American historian (1904–1996)

Benjamin Arthur Quarles (January 23, 1904 – November 16, 1996) was an American historian, administrator, educator, and writer, whose scholarship centered on Black American social and political history. Major books by Quarles include The Negro in the Civil War (1953), The Negro in the American Revolution (1961), Lincoln and the Negro (1962), and Black Abolitionists (1969). He demonstrated that Black people were active participants in major conflicts and issues of American history. His books were narrative accounts of critical wartime periods that focused on how Black people interacted with their white allies and emphasized Blacks' acting as vital agents of change rather than receiving favors from whites.

==Background==
Quarles was born in Boston, Massachusetts, in 1904. His parents were Margaret (O'Brien), a homemaker, and Arthur Benedict Quarles, a subway porter. As a boy, Benjamin went to local public schools.

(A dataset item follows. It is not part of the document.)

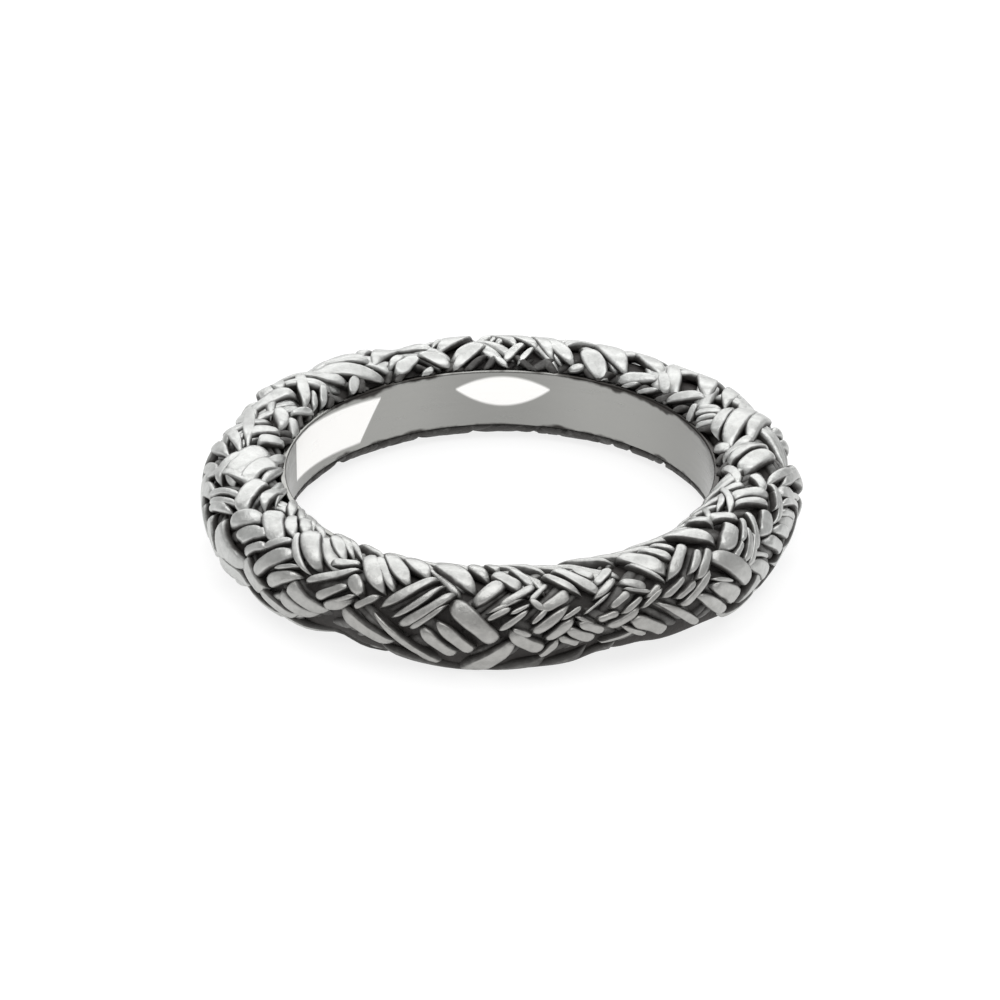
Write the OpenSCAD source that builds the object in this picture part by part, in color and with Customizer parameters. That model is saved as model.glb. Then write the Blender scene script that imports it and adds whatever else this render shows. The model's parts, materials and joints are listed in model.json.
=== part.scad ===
// Braided band ring: a polished inner band with a round core, wrapped in an
// eight-strand round braid. The ring stands on its lower edge with the finger
// bore along Z; the origin is under the middle, level with the lowest strands.

/* [Inner band] */
// Diameter of the finger bore, a US size 7
bore_d = 17.3; // [14:0.1:22]
// Height of the polished inner band along the finger
inner_h = 2.55; // [2:0.05:3.1]
// Wall of the polished inner band
inner_wall = 0.3; // [0.25:0.05:0.45]
// Rounding of the inner band's edges
edge_r = 0.1; // [0.05:0.01:0.12]

/* [Ring over the braid] */
// Height of the ring along the finger, over its strands
ring_h = 3.9; // [3.6:0.1:4.8]
// Depth of the ring from the bore to its outermost strands
ring_t = 3.4; // [3.2:0.1:4.2]

/* [Strands] */
// Thickness of a strand
strand_t = 0.4; // [0.3:0.01:0.5]
// Width of a full strand where it lies on top
strand_w = 1.5; // [1:0.05:1.6]
// Share of its width that a strand keeps where it is tucked under
tucked = 0.8; // [0.6:0.02:1]
// Depth of the grooves between the wires of a strand
groove = 0.15; // [0.05:0.01:0.2]
// Clearance between strands that cross, and between a strand and the inner band
clearance = 0.17; // [0.1:0.01:0.2]

/* [Hidden] */

// Columns of the two charts of courses
SHIFT = 0; // place along the ring past its even place, as a share of the pitch
WIRES = 1; // number of wires side by side
WIDTH = 2; // width, as a share of strand_w
// Courses that climb to the right, from the front of the ring towards its right
RISING = [
    [0.04, 3, 0.92], [-0.06, 3, 0.90], [-0.02, 4, 1.00], [0.06, 3, 0.96],
    [0.08, 2, 0.86], [0.00, 3, 0.92], [0.05, 3, 0.90], [-0.05, 2, 0.86],
    [-0.04, 1, 0.80], [0.00, 3, 0.94], [0.08, 2, 0.88], [-0.04, 3, 0.92],
    [0.06, 2, 0.90], [0.02, 1, 0.80], [0.04, 3, 0.92], [-0.04, 2, 0.86],
    [0.02, 3, 0.94], [-0.06, 2, 0.88], [0.03, 3, 0.92], [0.06, 2, 0.88],
    [-0.02, 2, 0.92], [-0.08, 2, 0.84], [0.04, 4, 1.00], [0.08, 3, 0.92]
];
// Courses that fall to the right, in the same order
FALLING = [
    [0.04, 1, 0.84], [0.06, 2, 0.90], [-0.02, 3, 0.92], [-0.02, 1, 0.84],
    [-0.10, 1, 0.86], [0.02, 2, 0.88], [-0.04, 2, 0.90], [-0.08, 3, 0.92],
    [0.02, 2, 0.86], [0.06, 2, 0.90], [0.05, 3, 0.92], [0.02, 1, 0.80],
    [-0.06, 2, 0.88], [0.04, 2, 0.90], [0.10, 3, 0.92], [0.02, 1, 0.80],
    [-0.04, 1, 0.86], [0.06, 2, 0.90], [-0.02, 2, 0.88], [0.06, 2, 0.92],
    [0.04, 2, 0.88], [-0.02, 1, 0.82], [0.02, 3, 0.98], [-0.04, 2, 0.90]
];
// Direction of climb of each kind of course
UP = 1;
DOWN = -1;

// A round braid of this many strands has as many rows of crossings round its section
strands_in_braid = 8;
strands_each_way = strands_in_braid / 2;
row_step = 360 / strands_in_braid;
courses = len(RISING);
pitch = 360 / courses;
// Turn round the ring for each turn round the section
lead = pitch / 2 / row_step;
// Angle from the front at which the first course of each kind is evenly placed
first_place = 4;

// The section is an ellipse, cut off by the bore where the inner band's face ends
bore_r = bore_d / 2;
half_h = ring_h / 2;
kept = 1 + sqrt(1 - pow(inner_h / ring_h, 2));
half_t = ring_t / kept;
mid_r = bore_r + ring_t - half_t;

// A strand swings this far to each side of the middle of the braid's two layers
swing = (strand_t + clearance) / 2;
layer_depth = swing + strand_t / 2;
core_r = min(half_t, half_h) - 2 * layer_depth - clearance;
// The core hangs on the inner band by a web half as high as itself
web_h = core_r;
// Strands end against a cylinder round the inner band: one corner of a full strand's
// square end meets it with the underside, and the strand's middle stops short of that
stop_r = bore_r + inner_wall + clearance;
corner_turn = 180 - acos((mid_r - stop_r) / (half_t - strand_t));
corner_lead = strand_w / 2 * stop_r * lead / norm([stop_r * lead, half_t]) / half_t;
end_turn = corner_turn - corner_lead * 180 / PI;

// Steepness of the dive between lying on top and being tucked under
dive = 1.7;

// Parts of a row between two rings of points, and the least turn before the last ring
steps_in_row = 3;
least_step = 5;

// Outline across a strand. Places are shares of its half width and rises are shares of
// its half thickness: the thin edges, the feet of the flat underside, the shoulders of
// a single wire, and the fall of the outer wires of a bundle below its middle.
EDGE_RISE = -0.1;
FOOT = 0.55;
SHOULDER = 0.62;
SHOULDER_RISE = 0.8;
OUTER_FALL = 0.3;

function chart(way) = way == UP ? RISING : FALLING;
function in_turn(i) = (i % courses + courses) % courses;
function row_of(way, i) = chart(way)[in_turn(i)];

// Angle round the ring at which a course passes the outermost line of the section
function place(way, i) = first_place + pitch * (i + row_of(way, i)[SHIFT]);

// Turns round the section at which a course crosses those of the other kind
function crossings(way, i) = [
    for (k = [-strands_each_way:strands_each_way])
        [k, way * (place(-way, i + way * k) - place(way, i)) / (2 * lead)]
];
function turn_at(way, i, k) = lookup(k, crossings(way, i));
function crossing_at(way, i, turn) =
    lookup(turn, [for (c = crossings(way, i)) [c[1], c[0]]]);

// 1 where a course lies on top, -1 where it is tucked under, nearly flat at both
function lift(way, k) = -way * max(-1, min(1, dive * cos(180 * k)));

// Counts of the crossings at which a course's rings of points stand
function stations(way, i) =
    let (n = steps_in_row * strands_each_way)
    concat(
        crossing_at(way, i, -end_turn),
        [for (s = [-n:n])
            let (k = s / steps_in_row)
            if (abs(turn_at(way, i, k)) < end_turn - least_step) k],
        crossing_at(way, i, end_turn)
    );

// Point at an angle round the ring and a turn round the section, at a depth
// below the outermost surface and never inside the stop cylinder
function surface_point(angle, turn, depth) =
    let (
        r = max(mid_r + (half_t - depth) * cos(turn), stop_r),
        z = (half_h - depth) * sin(turn)
    )
    [r * sin(angle), -r * cos(angle), half_h + z];

// Tops of so many wires side by side, with a groove between each and the next
function wire_tops(wires) = wires == 1
    ? [[SHOULDER, SHOULDER_RISE], [0, 1], [-SHOULDER, SHOULDER_RISE]]
    : [for (s = [1:2 * wires - 1])
        let (
            across = 1 - s / wires,
            in_groove = s % 2 == 0
        )
        [across, 1 - (in_groove ? 2 * groove / strand_t : OUTER_FALL * pow(across, 2))]];

// Outline of a strand of so many wires, underside first
function outline(wires) = concat(
    [[-1, EDGE_RISE], [-FOOT, -1], [FOOT, -1], [1, EDGE_RISE]],
    wire_tops(wires)
);

// Ring of points round a course where it has passed k crossings
function ring(way, i, k) =
    let (
        turn = turn_at(way, i, k),
        angle = place(way, i) + way * lead * turn,
        top = lift(way, k),
        width = strand_w * row_of(way, i)[WIDTH] * (1 + tucked + (1 - tucked) * top) / 2,
        r = mid_r + half_t * cos(turn),
        along = norm([r * lead, half_t])
    )
    [for (p = outline(row_of(way, i)[WIRES]))
        let (
            across = p[0] * width / 2 / along * 180 / PI,
            height = swing * top + p[1] * strand_t / 2
        )
        surface_point(
            angle + way * across * half_t / r,
            turn - across * r * lead / half_t,
            layer_depth - height
        )];

// Triangles that close one end of a course, spread from the two feet of its outline
function cap(sides) =
    let (middle = (sides + 3) / 2)
    concat(
        [for (s = [3:middle - 1]) [2, s, s + 1]],
        [[2, middle, 1], [1, sides - 1, 0]],
        [for (s = [middle:sides - 2]) [1, s, s + 1]]
    );

// Triangles between each ring of points and the next
function walls(sides, last) = [
    for (n = [0:last - 1])
        for (s = [0:sides - 1])
            let (
                a = n * sides + s,
                b = n * sides + (s + 1) % sides
            )
            each [[a, a + sides, b + sides], [a, b + sides, b]]
];

// One course, from the lower edge of the bore over the outside to the upper edge
module course(way, i) {
    rings = [for (k = stations(way, i)) ring(way, i, k)];
    sides = len(rings[0]);
    last = len(rings) - 1;
    start = cap(sides);
    end = [for (t = start) [for (p = [2:-1:0]) last * sides + t[p]]];
    shell = concat(start, walls(sides, last), end);
    polyhedron(
        points = [for (r = rings) each r],
        faces = way == DOWN ? shell : [for (t = shell) [t[2], t[1], t[0]]]
    );
}

// All the courses of one strand, which comes round again after its share of them
module strand(way, number) {
    for (i = [number - 1:strands_each_way:courses - 1])
        course(way, i);
}

module rising_strand(number) {
    color("silver")
        strand(UP, number);
}

module falling_strand(number) {
    color("gainsboro")
        strand(DOWN, number);
}

// Upright section of the polished wall, with rounded edges
module wall_section() {
    translate([bore_r, edge_r - inner_h / 2])
        square([inner_wall, inner_h - 2 * edge_r]);
    translate([bore_r + edge_r, -inner_h / 2])
        square([inner_wall - 2 * edge_r, inner_h]);
    for (r = [bore_r + edge_r, bore_r + inner_wall - edge_r])
        for (z = [-1, 1])
            translate([r, z * (inner_h / 2 - edge_r)])
                circle(r = edge_r, $fn = 24);
}

module inner_band() {
    color("darkgray")
        translate([0, 0, half_h])
            rotate_extrude($fn = 180) {
                wall_section();
                translate([bore_r + inner_wall / 2, -web_h / 2])
                    square([mid_r - bore_r - inner_wall / 2, web_h]);
                translate([mid_r, 0])
                    circle(r = core_r, $fn = 48);
            }
}

inner_band();
rising_strand(1);  // rising_strand_1
rising_strand(2);  // rising_strand_2
rising_strand(3);  // rising_strand_3
rising_strand(4);  // rising_strand_4
falling_strand(1);  // falling_strand_1
falling_strand(2);  // falling_strand_2
falling_strand(3);  // falling_strand_3
falling_strand(4);  // falling_strand_4
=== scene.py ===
"""Braided band ring: blackened cast silver wires over a dark ground, polished on their tops,
round a smooth polished inner band. Lengths are in metres, angles in degrees."""
import json
import math
import random

import bpy
import numpy as np
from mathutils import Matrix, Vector


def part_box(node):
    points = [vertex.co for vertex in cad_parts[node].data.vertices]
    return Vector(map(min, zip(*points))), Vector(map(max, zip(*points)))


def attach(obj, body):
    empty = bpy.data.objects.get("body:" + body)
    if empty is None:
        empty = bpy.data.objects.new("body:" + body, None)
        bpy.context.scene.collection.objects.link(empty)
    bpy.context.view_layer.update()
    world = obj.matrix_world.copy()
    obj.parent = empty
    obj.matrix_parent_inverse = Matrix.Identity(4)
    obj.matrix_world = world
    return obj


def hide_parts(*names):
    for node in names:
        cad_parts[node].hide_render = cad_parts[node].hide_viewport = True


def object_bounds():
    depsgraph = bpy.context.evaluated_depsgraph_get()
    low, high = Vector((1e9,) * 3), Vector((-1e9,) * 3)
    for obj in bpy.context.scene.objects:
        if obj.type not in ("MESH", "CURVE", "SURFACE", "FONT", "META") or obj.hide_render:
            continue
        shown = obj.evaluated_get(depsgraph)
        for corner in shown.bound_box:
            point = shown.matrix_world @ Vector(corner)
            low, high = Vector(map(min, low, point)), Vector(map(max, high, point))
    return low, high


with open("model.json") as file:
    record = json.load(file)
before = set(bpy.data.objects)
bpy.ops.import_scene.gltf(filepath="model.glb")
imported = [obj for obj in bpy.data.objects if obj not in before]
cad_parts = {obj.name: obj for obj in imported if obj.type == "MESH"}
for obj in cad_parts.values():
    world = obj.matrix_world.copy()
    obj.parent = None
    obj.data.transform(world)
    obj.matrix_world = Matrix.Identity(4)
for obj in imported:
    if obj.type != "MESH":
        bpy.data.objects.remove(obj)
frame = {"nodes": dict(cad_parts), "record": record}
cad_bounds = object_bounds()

MM = 0.001
RNG = random.Random(7)

# The frame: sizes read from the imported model
BORE_R = frame["record"]["mounts"][0]["dims"]["r_mm"] * MM
BAND_LOW, BAND_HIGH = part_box("inner_band")
INNER_H = BAND_HIGH[2] - BAND_LOW[2]
RING_H = cad_bounds[1][2] - cad_bounds[0][2]
SOLID_POINTS = [vertex.co for node in frame["nodes"].values() for vertex in node.data.vertices]
OUTER_R = max(math.hypot(point.x, point.y) for point in SOLID_POINTS)
HALF_H = RING_H / 2
MID_Z = (BAND_HIGH[2] + BAND_LOW[2]) / 2

# The section over the braid's crowns is an ellipse that the bore cuts
KEPT = 1 + math.sqrt(1 - (INNER_H / RING_H) ** 2)
HALF_T = (OUTER_R - BORE_R) / KEPT
MID_R = OUTER_R - HALF_T
# Wires stop behind the inner band's wall, and over its rims they reach nearly to the bore
STOP_R = BORE_R + 0.3 * MM
RIM_R = BORE_R + 0.03 * MM
# The highest wires stand this much over the solids' crowns, measured from the middle
PROUD = 1.02
# Share by which they hang lower under the front and under the bore's lower rim
LOWER = 0.06
# Depth of the ground between the wires, the lesser depth under the front, and the least
# radius at which the ground may stand beside the bore
GROUND_DEPTH = 0.50 * MM
FRONT_DEPTH = 0.12 * MM
GROUND_R = BORE_R + 0.15 * MM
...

In his twenties, Quarles enrolled at Shaw University, the first historically Black college in the South, in Raleigh, North Carolina, and received his B.A. degree in 1931. He earned his M.A. degree from the University of Wisconsin–Madison in 1933, and a Ph.D. from there in 1940. Initially he faced resistance for wanting to write Black history but finally received support for his goal. He learned his writing style from Professor William B. Hesseltine.

He returned to Shaw, working as an instructor of history (1935–39). He next taught at Dillard University (1939–1953) in New Orleans, Louisiana. There he became a full professor and also served as dean. His last appointment was as professor of history and chair of the department at Morgan State University, Baltimore, Maryland (1953–1974). After Quarles's official retirement in 1969, he was awarded professor emeritus status and kept teaching for several years.

Quarles was an active member of many political and historical organizations, such as Project Advisory Committee on Black Congress Members, the committee to oversee the founding of the Amistad Center at Tulane University, the Department of the Army Historical Advisory Committee, and the American Council of Learned Societies. He was one of the few men in the profession who openly supported the founding of the Association of Black Women Historians.

==Author==
A prolific writer, Benjamin Quarles published 10 books, 23 articles, and hundreds of shorter pieces of various sorts. In his writings, he explored in detail the contributions made by the Black soldiers and abolitionists of the American Revolutionary War (1775–1783) and the American Civil War (1861–1865). His essays in the Mississippi Valley Historical Review in 1945 and 1959 were the first by a Black historian to be published in a major historical journal.

His books include:
- Frederick Douglass (1948) (published dissertation)
- The Negro in the Civil War (1953)
- The Negro in the American Revolution (1961)
- Lincoln and the Negro (1962)
- The Negro in the Making of America (3rd edition, "revised, updated, and expanded", 1987) [1964]
- Frederick Douglass, edited by Benjamin Quarles (1968) (Great Lives Observed)
- Black Abolitionists (1969)
- Blacks on John Brown, edited by Benjamin Quarles (1972)
- Allies for Freedom: Blacks and John Brown (1974)
- Black Mosaic: Essays in Afro-American History and Historiography (1988)

==Legacy and honors==
Quarles died in 1996 of a heart attack at the age of 92.

- 1988: Publishes Black Mosaic: Essays in Afro-American History and Historiography. Received American Historical Association's Senior Historian Scholarly Distinction Award.
- 1988: Morgan State University dedicated The Benjamin A. Quarles African-American Studies Room in the university library, as a repository for his books, manuscripts, and memorabilia.
- 1996: Receives the Smithsonian Institution's National Museum of American History Lifetime Achievement Award
- 2013: Quarles was inducted into the Great Blacks in Wax Museum, Inc. in Baltimore.
- Dr. Benjamin Quarles Place, a short downtown residential street just west of Martin Luther King Jr. Blvd. in Baltimore is named after Quarles.